## Aim of the task
Count the lines in the entries below that include the word "object". Give nothing but the number.

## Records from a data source
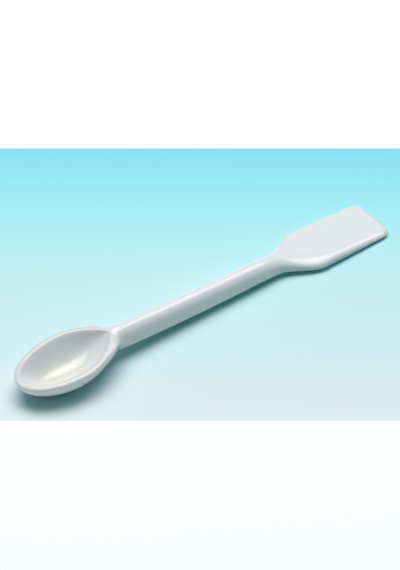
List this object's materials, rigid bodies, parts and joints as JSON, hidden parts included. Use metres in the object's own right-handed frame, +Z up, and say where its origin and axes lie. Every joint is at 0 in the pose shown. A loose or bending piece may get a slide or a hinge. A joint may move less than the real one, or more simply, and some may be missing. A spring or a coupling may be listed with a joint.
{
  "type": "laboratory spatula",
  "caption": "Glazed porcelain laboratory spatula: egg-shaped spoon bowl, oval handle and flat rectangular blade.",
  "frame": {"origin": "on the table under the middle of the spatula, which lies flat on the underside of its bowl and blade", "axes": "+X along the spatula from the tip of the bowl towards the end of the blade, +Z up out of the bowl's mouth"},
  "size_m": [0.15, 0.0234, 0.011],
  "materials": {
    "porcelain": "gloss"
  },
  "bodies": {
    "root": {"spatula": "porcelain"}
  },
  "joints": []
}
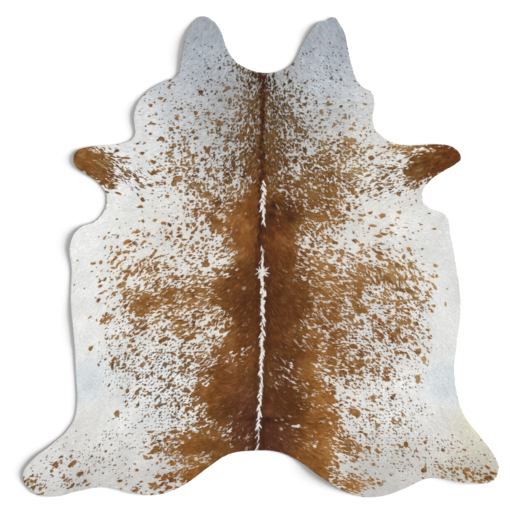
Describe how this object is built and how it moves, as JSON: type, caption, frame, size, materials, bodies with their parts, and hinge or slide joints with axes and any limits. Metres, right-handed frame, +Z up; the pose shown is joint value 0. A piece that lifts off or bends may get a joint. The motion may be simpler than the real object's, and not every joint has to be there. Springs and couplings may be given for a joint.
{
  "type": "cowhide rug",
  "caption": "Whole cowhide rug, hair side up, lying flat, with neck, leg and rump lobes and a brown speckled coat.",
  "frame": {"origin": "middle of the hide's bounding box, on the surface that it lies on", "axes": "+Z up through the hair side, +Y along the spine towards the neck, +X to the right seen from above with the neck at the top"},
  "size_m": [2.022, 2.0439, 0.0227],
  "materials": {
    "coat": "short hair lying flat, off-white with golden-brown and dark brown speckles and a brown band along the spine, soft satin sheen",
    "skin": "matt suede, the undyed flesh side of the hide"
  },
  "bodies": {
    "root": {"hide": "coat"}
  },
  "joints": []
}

## Result of the exercise
2